▶ [Task objective] Hand back each line, unchanged, from the top down to the line where "round_steps).reshape(-1, 4)[:, ::-1]" sits.

☆ ☆ ☆ ☆ ☆ ☆ ☆

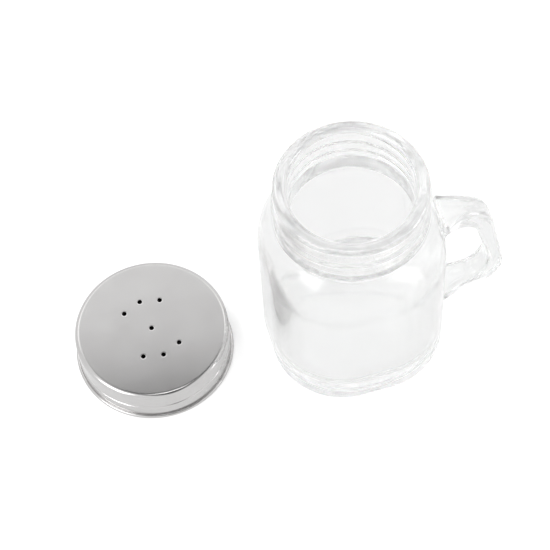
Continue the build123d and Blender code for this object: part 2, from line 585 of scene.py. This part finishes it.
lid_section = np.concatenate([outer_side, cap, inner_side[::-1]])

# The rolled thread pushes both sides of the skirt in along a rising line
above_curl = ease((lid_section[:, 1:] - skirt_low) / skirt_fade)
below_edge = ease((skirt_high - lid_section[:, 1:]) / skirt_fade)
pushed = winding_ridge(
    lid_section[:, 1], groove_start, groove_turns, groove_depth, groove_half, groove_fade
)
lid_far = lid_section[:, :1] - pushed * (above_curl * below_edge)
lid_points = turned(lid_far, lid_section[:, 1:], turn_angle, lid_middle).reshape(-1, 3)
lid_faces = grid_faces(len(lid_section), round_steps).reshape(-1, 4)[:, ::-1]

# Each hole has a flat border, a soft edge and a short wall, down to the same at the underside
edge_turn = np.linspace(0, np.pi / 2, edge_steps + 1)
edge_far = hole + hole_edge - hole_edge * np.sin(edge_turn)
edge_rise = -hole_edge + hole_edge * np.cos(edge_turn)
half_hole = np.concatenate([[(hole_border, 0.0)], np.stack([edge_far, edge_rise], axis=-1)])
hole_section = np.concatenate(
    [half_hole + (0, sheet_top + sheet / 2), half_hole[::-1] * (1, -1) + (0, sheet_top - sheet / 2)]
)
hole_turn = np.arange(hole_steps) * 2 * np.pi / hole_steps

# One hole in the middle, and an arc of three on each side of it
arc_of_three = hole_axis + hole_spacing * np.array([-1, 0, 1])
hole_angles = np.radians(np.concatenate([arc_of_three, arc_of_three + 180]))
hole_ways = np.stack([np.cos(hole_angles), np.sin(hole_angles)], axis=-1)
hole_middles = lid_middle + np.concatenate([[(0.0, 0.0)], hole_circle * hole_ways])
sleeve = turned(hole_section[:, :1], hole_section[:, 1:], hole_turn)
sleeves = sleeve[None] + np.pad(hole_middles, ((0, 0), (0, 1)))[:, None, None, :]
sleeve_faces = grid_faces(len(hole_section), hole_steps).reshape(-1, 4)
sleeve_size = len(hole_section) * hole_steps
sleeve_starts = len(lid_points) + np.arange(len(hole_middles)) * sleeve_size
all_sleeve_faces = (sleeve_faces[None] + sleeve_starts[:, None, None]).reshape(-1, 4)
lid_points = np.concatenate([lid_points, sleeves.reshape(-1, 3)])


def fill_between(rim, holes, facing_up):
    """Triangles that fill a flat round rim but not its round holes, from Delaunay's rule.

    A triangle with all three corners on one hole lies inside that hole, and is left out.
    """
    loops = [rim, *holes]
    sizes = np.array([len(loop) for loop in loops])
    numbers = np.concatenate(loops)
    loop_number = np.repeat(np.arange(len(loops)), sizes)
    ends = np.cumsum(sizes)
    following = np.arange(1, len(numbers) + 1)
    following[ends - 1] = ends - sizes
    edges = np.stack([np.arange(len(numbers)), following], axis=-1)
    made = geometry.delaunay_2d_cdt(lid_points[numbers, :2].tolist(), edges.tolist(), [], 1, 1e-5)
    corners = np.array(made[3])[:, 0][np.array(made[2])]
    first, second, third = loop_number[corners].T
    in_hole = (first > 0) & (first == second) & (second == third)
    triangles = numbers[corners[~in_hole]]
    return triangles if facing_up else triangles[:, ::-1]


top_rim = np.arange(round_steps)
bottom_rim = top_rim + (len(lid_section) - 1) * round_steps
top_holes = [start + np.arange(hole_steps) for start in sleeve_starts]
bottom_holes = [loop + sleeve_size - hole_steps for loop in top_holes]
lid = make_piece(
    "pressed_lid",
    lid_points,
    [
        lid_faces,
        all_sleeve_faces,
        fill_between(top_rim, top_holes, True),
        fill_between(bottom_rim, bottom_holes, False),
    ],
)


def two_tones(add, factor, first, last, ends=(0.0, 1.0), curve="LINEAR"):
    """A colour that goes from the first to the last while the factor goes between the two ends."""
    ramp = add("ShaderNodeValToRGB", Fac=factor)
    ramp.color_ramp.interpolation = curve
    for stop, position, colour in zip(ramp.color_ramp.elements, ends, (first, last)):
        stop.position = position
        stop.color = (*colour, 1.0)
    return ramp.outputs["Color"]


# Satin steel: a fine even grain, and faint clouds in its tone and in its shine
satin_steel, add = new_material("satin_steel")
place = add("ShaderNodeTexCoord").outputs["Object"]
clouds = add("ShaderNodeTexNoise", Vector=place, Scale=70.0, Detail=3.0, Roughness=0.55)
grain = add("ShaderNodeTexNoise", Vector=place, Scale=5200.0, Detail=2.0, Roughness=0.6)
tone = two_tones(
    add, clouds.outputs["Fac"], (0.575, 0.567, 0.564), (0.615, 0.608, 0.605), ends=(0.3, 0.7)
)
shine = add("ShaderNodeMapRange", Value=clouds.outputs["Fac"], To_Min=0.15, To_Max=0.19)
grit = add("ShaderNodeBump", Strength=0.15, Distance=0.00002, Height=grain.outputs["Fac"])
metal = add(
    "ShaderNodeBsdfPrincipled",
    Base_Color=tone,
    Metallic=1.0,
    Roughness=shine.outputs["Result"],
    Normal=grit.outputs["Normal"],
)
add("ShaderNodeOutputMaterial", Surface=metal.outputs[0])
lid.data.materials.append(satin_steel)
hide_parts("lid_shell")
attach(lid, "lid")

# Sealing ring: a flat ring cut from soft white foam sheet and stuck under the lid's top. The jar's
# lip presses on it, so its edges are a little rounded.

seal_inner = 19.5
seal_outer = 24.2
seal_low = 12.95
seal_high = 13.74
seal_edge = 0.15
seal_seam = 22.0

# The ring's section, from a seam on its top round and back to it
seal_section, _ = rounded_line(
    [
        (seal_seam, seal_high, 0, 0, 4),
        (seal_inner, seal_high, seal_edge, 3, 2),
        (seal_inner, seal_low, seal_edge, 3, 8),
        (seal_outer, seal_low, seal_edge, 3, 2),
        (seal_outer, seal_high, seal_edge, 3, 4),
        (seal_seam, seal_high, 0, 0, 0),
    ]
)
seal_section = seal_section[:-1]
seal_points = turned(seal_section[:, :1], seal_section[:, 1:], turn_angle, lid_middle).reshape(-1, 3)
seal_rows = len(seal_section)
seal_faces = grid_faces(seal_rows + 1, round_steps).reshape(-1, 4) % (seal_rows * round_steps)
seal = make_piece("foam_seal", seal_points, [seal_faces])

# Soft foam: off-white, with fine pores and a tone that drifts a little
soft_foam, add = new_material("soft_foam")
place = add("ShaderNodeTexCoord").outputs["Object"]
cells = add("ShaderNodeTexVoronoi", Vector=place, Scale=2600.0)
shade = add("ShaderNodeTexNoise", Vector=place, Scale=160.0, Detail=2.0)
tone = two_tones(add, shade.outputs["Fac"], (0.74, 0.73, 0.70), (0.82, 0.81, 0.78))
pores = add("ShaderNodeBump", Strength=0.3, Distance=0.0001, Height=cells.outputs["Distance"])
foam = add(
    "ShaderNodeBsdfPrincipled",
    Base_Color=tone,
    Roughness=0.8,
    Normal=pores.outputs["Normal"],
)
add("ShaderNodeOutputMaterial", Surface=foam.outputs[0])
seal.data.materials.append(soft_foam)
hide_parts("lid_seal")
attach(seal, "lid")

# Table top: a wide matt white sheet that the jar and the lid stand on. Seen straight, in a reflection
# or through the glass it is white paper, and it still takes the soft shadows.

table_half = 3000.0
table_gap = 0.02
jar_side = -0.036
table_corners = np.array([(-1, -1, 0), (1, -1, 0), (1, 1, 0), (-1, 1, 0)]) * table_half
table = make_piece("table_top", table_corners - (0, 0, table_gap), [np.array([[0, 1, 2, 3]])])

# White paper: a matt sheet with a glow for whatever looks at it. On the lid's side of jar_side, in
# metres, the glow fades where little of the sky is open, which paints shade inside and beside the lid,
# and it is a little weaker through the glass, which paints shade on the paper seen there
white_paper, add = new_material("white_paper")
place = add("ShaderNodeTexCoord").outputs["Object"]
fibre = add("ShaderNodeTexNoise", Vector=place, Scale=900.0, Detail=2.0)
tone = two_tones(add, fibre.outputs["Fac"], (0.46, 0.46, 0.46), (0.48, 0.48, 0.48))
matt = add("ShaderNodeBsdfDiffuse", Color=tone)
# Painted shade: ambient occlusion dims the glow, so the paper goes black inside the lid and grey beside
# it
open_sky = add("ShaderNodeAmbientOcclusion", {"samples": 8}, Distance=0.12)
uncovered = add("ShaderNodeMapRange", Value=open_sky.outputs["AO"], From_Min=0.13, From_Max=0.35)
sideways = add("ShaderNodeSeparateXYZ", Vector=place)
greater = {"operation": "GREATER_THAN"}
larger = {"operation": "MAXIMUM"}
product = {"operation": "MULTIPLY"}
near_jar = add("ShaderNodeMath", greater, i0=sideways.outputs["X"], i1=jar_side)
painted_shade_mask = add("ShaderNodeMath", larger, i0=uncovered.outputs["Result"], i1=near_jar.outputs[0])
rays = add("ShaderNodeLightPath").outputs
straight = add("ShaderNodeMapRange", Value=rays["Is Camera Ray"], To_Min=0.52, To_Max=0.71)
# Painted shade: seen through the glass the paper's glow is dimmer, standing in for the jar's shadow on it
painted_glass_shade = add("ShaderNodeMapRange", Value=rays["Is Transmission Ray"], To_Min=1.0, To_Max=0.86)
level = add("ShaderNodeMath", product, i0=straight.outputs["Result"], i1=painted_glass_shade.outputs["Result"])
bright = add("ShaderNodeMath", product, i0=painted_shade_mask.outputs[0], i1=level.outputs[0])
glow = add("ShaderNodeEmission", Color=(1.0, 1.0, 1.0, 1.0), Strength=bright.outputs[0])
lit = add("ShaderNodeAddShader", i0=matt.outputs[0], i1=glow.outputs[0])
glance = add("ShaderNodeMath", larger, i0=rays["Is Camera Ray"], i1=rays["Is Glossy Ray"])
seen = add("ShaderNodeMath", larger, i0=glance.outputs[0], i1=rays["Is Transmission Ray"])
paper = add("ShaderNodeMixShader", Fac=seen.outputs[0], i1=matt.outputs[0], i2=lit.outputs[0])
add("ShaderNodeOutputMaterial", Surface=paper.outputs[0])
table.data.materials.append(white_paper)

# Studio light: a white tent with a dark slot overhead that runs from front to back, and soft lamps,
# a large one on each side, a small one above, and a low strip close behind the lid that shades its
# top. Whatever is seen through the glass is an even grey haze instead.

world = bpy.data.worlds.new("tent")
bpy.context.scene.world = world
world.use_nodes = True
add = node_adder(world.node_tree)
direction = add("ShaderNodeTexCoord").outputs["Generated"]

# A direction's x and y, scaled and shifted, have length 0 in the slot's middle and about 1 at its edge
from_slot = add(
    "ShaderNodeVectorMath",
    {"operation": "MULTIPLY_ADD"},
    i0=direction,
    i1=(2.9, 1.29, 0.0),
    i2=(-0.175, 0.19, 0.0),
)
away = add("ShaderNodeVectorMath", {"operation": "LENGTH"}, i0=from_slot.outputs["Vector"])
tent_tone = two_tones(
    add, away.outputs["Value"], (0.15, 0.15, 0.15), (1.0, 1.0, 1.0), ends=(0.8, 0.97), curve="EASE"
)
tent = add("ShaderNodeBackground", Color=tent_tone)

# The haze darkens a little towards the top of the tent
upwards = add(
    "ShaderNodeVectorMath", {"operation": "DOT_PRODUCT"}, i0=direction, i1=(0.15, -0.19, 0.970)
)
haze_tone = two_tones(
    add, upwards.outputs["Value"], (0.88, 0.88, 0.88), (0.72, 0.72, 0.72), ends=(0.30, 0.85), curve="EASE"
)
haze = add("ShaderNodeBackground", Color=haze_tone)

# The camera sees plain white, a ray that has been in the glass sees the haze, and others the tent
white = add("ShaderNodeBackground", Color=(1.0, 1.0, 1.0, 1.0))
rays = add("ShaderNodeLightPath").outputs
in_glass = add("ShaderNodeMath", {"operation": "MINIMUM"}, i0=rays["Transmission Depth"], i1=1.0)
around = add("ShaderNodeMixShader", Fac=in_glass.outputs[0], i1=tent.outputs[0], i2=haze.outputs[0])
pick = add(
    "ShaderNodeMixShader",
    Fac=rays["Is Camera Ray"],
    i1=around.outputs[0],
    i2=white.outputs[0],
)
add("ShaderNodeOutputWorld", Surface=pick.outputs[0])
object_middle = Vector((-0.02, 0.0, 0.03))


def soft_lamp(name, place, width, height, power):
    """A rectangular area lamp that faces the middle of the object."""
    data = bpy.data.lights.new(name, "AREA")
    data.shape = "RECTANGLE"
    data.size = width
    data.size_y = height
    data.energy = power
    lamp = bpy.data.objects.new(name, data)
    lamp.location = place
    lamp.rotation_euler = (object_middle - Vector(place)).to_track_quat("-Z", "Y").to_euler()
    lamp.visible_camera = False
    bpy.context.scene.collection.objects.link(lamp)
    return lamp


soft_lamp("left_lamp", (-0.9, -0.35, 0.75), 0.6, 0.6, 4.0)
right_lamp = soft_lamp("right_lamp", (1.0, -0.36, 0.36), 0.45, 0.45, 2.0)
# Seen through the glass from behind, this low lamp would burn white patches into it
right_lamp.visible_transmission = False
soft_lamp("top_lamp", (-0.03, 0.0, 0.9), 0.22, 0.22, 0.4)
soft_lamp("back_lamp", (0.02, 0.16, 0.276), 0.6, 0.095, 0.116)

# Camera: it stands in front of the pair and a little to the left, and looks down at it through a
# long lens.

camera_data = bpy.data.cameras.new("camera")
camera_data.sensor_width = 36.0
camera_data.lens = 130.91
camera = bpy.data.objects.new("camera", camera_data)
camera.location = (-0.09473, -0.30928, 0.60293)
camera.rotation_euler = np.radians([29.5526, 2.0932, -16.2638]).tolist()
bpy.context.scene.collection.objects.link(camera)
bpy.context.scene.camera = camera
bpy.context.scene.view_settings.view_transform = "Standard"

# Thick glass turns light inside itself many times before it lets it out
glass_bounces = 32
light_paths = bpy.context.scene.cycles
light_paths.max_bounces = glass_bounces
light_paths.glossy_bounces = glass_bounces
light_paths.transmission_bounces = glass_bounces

☆ ☆ ☆ ☆ ☆ ☆ ☆

▶ [Problem solution]
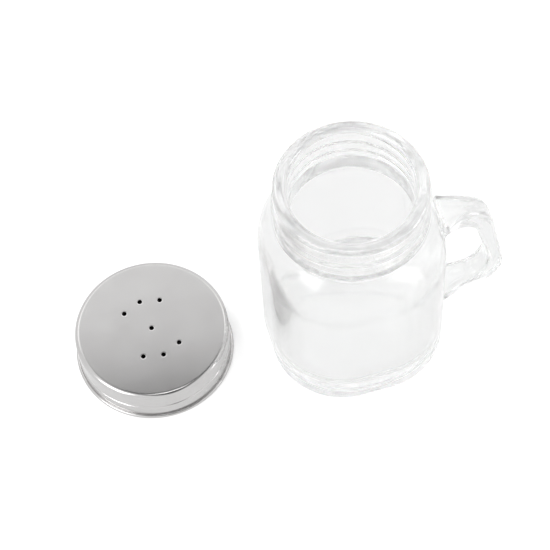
Continue the build123d and Blender code for this object: part 2, from line 585 of scene.py. This part finishes it.
lid_section = np.concatenate([outer_side, cap, inner_side[::-1]])

# The rolled thread pushes both sides of the skirt in along a rising line
above_curl = ease((lid_section[:, 1:] - skirt_low) / skirt_fade)
below_edge = ease((skirt_high - lid_section[:, 1:]) / skirt_fade)
pushed = winding_ridge(
    lid_section[:, 1], groove_start, groove_turns, groove_depth, groove_half, groove_fade
)
lid_far = lid_section[:, :1] - pushed * (above_curl * below_edge)
lid_points = turned(lid_far, lid_section[:, 1:], turn_angle, lid_middle).reshape(-1, 3)
lid_faces = grid_faces(len(lid_section), round_steps).reshape(-1, 4)[:, ::-1]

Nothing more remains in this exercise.